Google AI Overviews are the written answer box that Google shows above the blue links for many searches. Instead of sending you straight to a list of pages, Google reads several sources, builds a summary in plain language, and links out to the sites it pulled from. They run on Gemini, Google’s model, and the fight is no longer only about ranking first. It is about being one of the sources the summary decides to cite.

If you have never heard the name, you have almost certainly seen it. You search “how to change a tire” or “what is a mortgage” and before any result there is a paragraph answering the question, with a couple of links off to the side. That is an AI Overview.

What exactly is an AI Overview

It is an AI-generated answer assembled at the moment you search. It is not a snippet copied from a single page, the way the old featured snippet worked. Google takes fragments from different sites, synthesizes them with Gemini, and presents one unified answer with its sources linked.

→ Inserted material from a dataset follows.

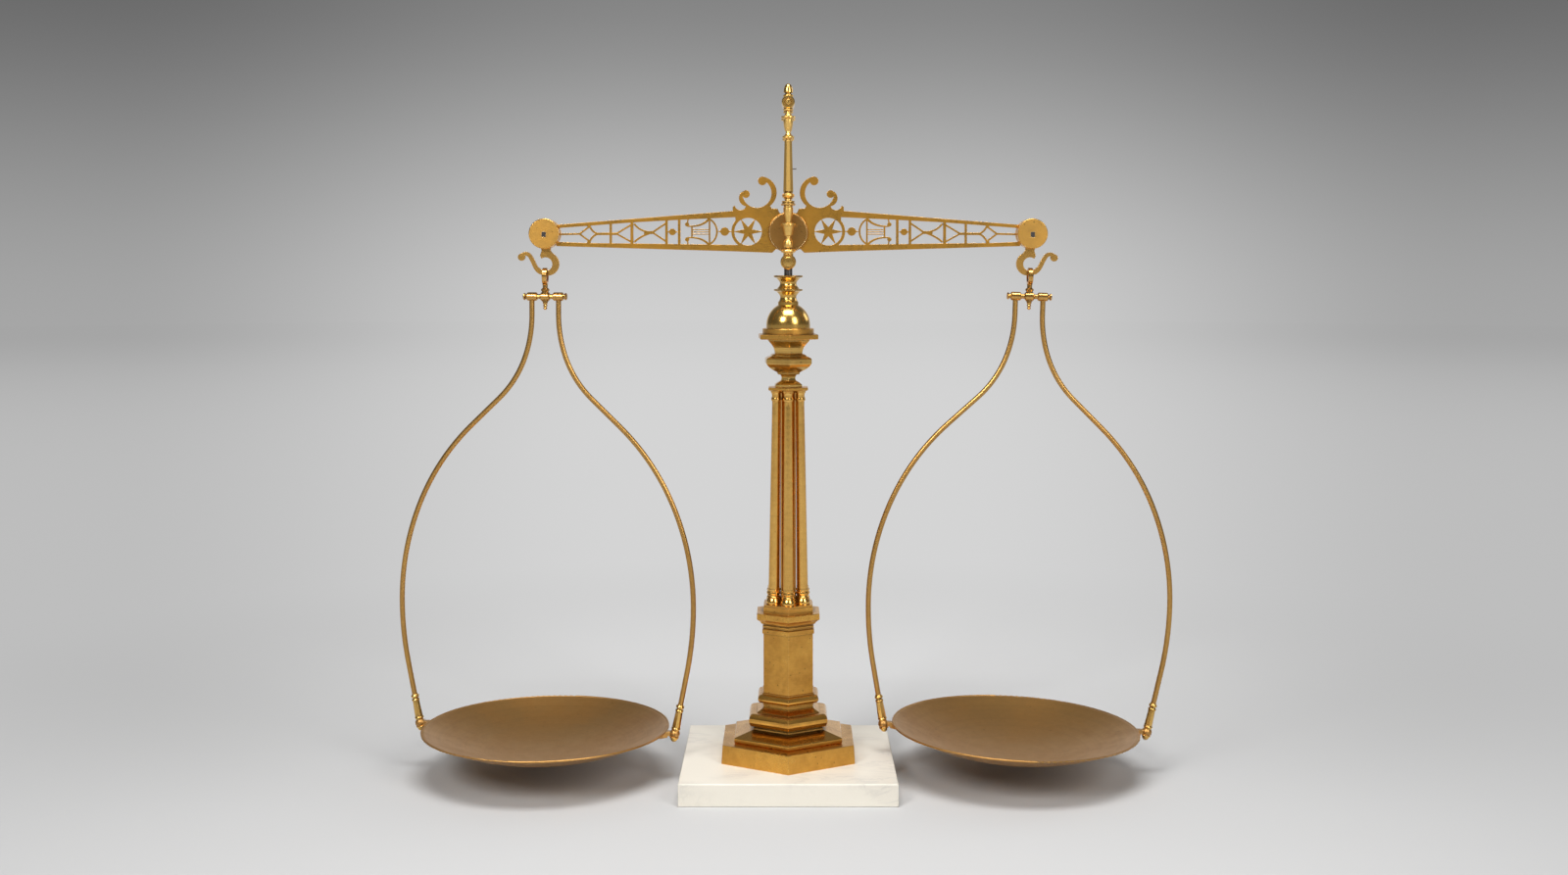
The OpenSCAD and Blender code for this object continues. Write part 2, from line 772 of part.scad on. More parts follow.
module at_side(s, lean = 0, turn = 0) {
    translate([s * arm_l, 0, hang_z]) rotate([0, s * lean, 0]) rotate([0, 0, turn])
        mirror([s < 0 ? 1 : 0, 0, 0]) children();
}

module end_bar() translate([-end_knife_w, end_knife_low]) square([2 * end_knife_w, end_knife_h]);

module end_box() {
    h = box_w / 2;
    difference() {
        rotate([90, 0, 0])
            rotate_extrude()
                polygon([[0, -h], [box_r - box_arris, -h], [box_r, -h + box_arris], [box_r, h - box_arris],
                         [box_r - box_arris, h], [0, h]]);
        translate([-slot_w, -slot_y, -box_r - 1]) cube([2 * slot_w, 2 * slot_y, box_r + 1 + slot_top]);
        translate([-box_r - 1, -beam_t / 2, -box_r - 1]) cube([box_r + 1 - box_tenon, beam_t, 2 * box_r + 2]);
        upright(2 * box_w) end_bar();
    }
}

// Steel bar ground to an upward edge where it crosses the slot
module end_knife() {
    difference() {
        upright(box_w) end_bar();
        upright(2 * slot_y)
            polygon([[0, 0], 2 * [end_knife_w, -end_knife_v], [9, 9], [-9, 9], 2 * [-end_knife_w, -end_knife_v]]);
    }
}

// Hook: a flat piece cut in the plane of the beam, its tail pointing outward

hook_outer = [-2.6, -30.8];
hook_outer_r = 11.9;
hook_ball = [23.8, -23.8];
hook_ball_r = 3.7;
head_w = 6.3;
head_top = 7.6;
seat_w = 3.4;
seat_top = 4.2;
seat_low = -6;

module hook_body() {
    translate([0, head_top - head_w]) circle(head_w);
    polygon([[-head_w, head_top - head_w], [-head_w, -8], [-5.8, -17.2], [-8.4, -20.4], [-2.6, -30.8],
             [3.7, -25.1], [5, -22.4], [3.3, -17.2], [head_w, -8], [head_w, head_top - head_w]]);
    difference() {
        translate(hook_outer) circle(hook_outer_r);
        polygon([[-2.6, -30.8], [5, -17], [15, -17], [15, -34.5], [5.9, -34.5]]);
    }
}

hook_tail = concat(curve([[-4, -39.2], [8.6, -42.6], [9.6, -32.5], [13.6, -25.5]], 9),
                   curve([[14.9, -23.2], [17, -19.9], [20.6, -19.2], [23.6, -22.2]], 6));

module hook() {
    difference() {
        union() {
            upright(hook_t) hook_body();
            upright(hook_t) ribbon(hook_tail, 4.7, 3.8);
            upright(hook_t) translate(hook_ball) circle(hook_ball_r);
        }
        upright(2 * hook_t) translate(hook_inner) circle(hook_inner_r);
        upright(2 * hook_t) translate([-seat_w, seat_low]) square([2 * seat_w, seat_top - seat_low]);
    }
}

// Hardened bearing with a shallow V that rests on the end knife edge
module hook_bearing() {
    upright(hook_t)
        polygon([[-seat_w, seat_top], [-seat_w, -1.2], [0, gap], [seat_w, -1.2], [seat_w, seat_top]]);
}

// Swivel eye: a ring on the hook, a turned neck and a shank through the crossbar

hub_r = 3.4;
hub_low = -bar_drop - 5;
hub_top = -bar_drop + 5.3;
shank_end = hub_low - 3;

module eye() {
    neck_top = eye_drop + eye_r - 0.6;
    collar_low = hub_top + gap;
    difference() {
        union() {
            translate([0, 0, -eye_drop]) rotate([0, 90, 0])
                turned([[eye_r - 0.5, -eye_w], [eye_r, -eye_w + 0.5], [eye_r, eye_w - 0.5], [eye_r - 0.5, eye_w]]);
            turned([[shank_r, shank_end], [shank_r, collar_low], [3.6, collar_low], [4.3, collar_low + 0.7],
                    [4.3, collar_low + 2.1], [3.5, collar_low + 2.9], [2.6, collar_low + 3.4],
                    [2.6, -neck_top - 0.8], [3.4, -neck_top]]);
        }
        translate([0, 0, -eye_drop]) rotate([0, 90, 0]) cylinder(r = eye_hole_r, h = 4 * eye_w, center = true);
    }
}

module drop_nut() {
    top = hub_low - gap;
    difference() {
        turned(concat([[0.4, top - 8.5]], swell([0.9, top - 8.3], [1.3, top - 5.6], 1, 7),
                      bead(1.5, top - 5.2, top - 3.2, 0.8, 5), [[1.9, top - 2.9], [2.6, top - 1.4], [2.6, top]]));
        translate([0, 0, shank_end]) cylinder(r = shank_r, h = 10);
    }
}

// Crossbar: centre barrel with a seat for the swivel, necks, and a pin for the two end barrels

pin_end = 20.6;
centre_half = 5;

module crossbar() {
    difference() {
        union() {
            translate([0, 0, -bar_drop]) rotate([0, 90, 0])
                turned([[pin_r, -pin_end], [pin_r, -barrel_x0 + gap], [2.5, -barrel_x0 + gap], [2.5, -centre_half],
                        [3.6, -centre_half + 0.4], [barrel_r, -centre_half + 1.3], [barrel_r, centre_half - 1.3],
                        [3.6, centre_half - 0.4], [2.5, centre_half], [2.5, barrel_x0 - gap],
                        [pin_r, barrel_x0 - gap], [pin_r, pin_end]]);
            translate([0, 0, hub_low]) cylinder(r = hub_r, h = hub_top - hub_low);
        }
        translate([0, 0, hub_low - 1]) cylinder(r = shank_r + gap, h = hub_top - hub_low + 2);
    }
}

module end_knobs() {
    knob_start = barrel_x1 + gap;
    translate([0, 0, -bar_drop])
        for (s = [0, 180]) rotate([0, 0, s])
            difference() {
                rotate([0, 90, 0])
                    turned([[2.6, knob_start], [2.3, knob_start + 1.2], [3.6, knob_start + 1.9],
                            [3.7, knob_start + 2.8], [2.9, knob_start + 3.6], [1.2, knob_start + 3.9]]);
                rotate([0, 90, 0]) cylinder(r = pin_r, h = pin_end);
            }
}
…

Three things are worth keeping straight:

  • It does not show up on every search. Google triggers it more on informational and how-to queries, and less on navigational searches or when the intent is clearly to buy one specific thing.
  • The sources it cites do not always match the top organic result. Google might lift a sentence from the page ranked seventh if that page answers one part of the question better.
  • People often read the answer and never click anything. That is exactly why showing up inside the box matters more and more. It is visibility even without the click.

Where Google pulls the information from

From pages that are already indexed. An AI Overview does not invent new sources. It reorders and summarizes content Google has already crawled and understood. That has a direct, and reassuring, implication: the foundation is still the same solid SEO work, done well.

Google tends to cite content that lets it extract a clean answer. A clear definition up top, concrete numbers, numbered steps when the question calls for them. If your page buries the answer three scrolls down, padded out with throat-clearing, you are giving the model extra work to find it. And it will prefer a source that makes the job easy.

How to get your site to appear in an AI Overview

There is no button and no field in Search Console to switch this on. Optimizing for AI Overviews is what is known as GEO, generative engine optimization, and it rests on a few concrete fronts.

Answer the question in the first two or three lines. Before context, before your backstory, before the call to action. If someone asks “what is X,” the first sentence should define X in a way that can be quoted as-is. Models extract best from what sits near the top and is stated plainly.

Structure the content with headings that are real questions. An H2 that reads “How to appear in AI Overviews” tells the model which question that section answers. It works better than a clever title that maps to no actual search.

Use verifiable data and be specific. “Reduces load time” carries less weight than “reduces load time from 4 seconds to 2.” Specificity builds trust, both with the reader and with the model deciding who to cite.

On the technical side, a few conditions get taken for granted but break more often than you would expect:

  • Your robots.txt must not block Googlebot. If you block crawling, there is no indexing, and without indexing there is no way to be cited.
  • The content has to live in the HTML, not depend on JavaScript the crawler may not execute.
  • Schema markup where it applies (FAQ, How-To, articles) so Google can read the structure without guessing.

All of this falls under technical SEO: the layer that makes sure your content is crawlable, indexable, and machine-readable. Without that foundation, the best content in the world stays invisible to the system that builds the Overviews.

What you do not control, and why that is fine

Appearing in an AI Overview cannot be bought or guaranteed. Google decides on each search which sources to include, and that shifts. One week you are in, the next you are not. It helps to treat it as what it is: another visibility channel you influence with strong content and a solid technical base, not a lever you pull at will.

The deeper good news is that the work that gets you into AI Overviews is the same work that ranks you in the regular results. Clear content that genuinely answers the question, on a healthy technical foundation. You do not have to choose between optimizing for humans and optimizing for Google’s AI. It is the same job, done with care.